9-11-2001 was the day I became undisciminatingly vocal about my atheism (a good Japanese friend of mine - Seima Aoyama died on one of the planes), I have been "hardcore" ever since. I was vocal previous to that day - but discriminating. My attitude now?When YOUR beliefs are killing innocent OTHERS - fuck you till the day I die. Amazingly, I have not lost any business due to my honest responses when queried about my beliefs. Read the postings "A Christian Dialogue - Part 1," and "Have Respect For My Pastor" - these two (older) postings are me at full blast.

shutch said...

Ooh, Obama's slogan says "thank you satan" backwards? Makes perfect sense given his predilection for the purpos-driven drivel of annointed homophobes like Rick Warren. Check out the Beatles "Revolution Number 9." Played backwards that says "turn me on dead man."

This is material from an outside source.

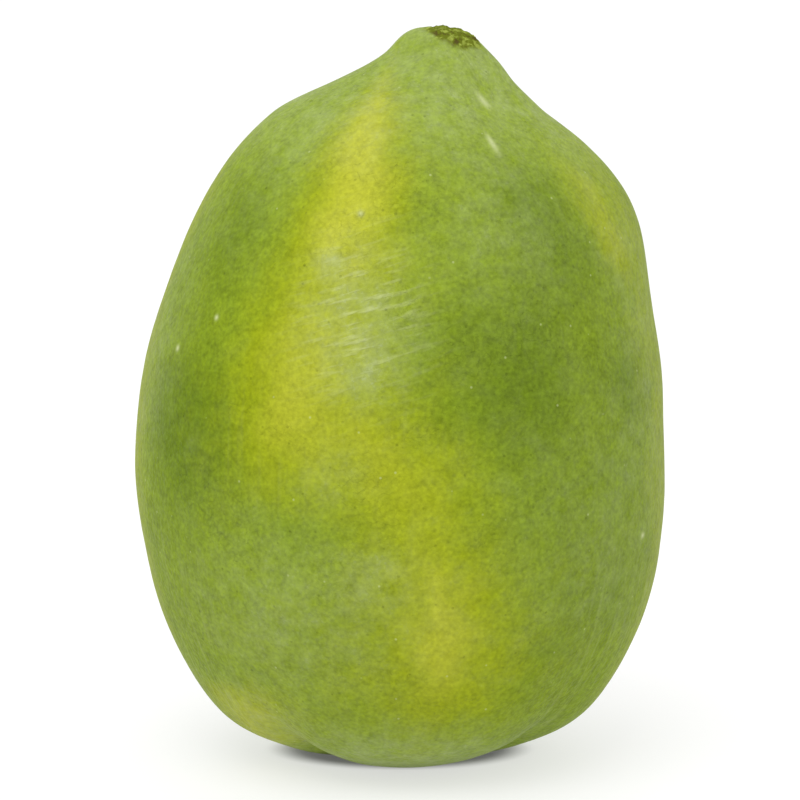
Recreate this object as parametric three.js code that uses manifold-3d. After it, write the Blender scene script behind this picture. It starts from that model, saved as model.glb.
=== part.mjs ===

Apanage, I look forward to checking out your blog and am glad to know that you're out there making your unabashed intolerance for theist encroachment known. In our Black Skeptics group meeting we were talking about the need to address theists presumptions frontally because of the often unrelenting personal propaganda that some of us get from believers in the community. I think it makes a big difference for black youth in particular to see that there are visible vocal secularist AAs because so many skeptical, critical thinking young people have been cowed into submission by religious groupthink in their schools and peer groups.

Apanage21 said...

Thank you Ms. Hutchinson. It has all been "frontal." Many of us HAVE been cowed by the "have respect for my beliefs" idea. Black people need to understand that I am a "Constitutionalist" - meaning that I respect your right as an American/human to hold any "beliefs" that you desire. But when those "beliefs" are verbalized in my direction, I have an equal right to regard them as "fair game." Especially if those ideas are limiting for or harmful to Black people. "Mr. Christian - you need to hear what I have to say. Listen to something different for a change - you might actually learn something. Because I can see from what you are telling me - that Bible has not brought you up to speed on anything."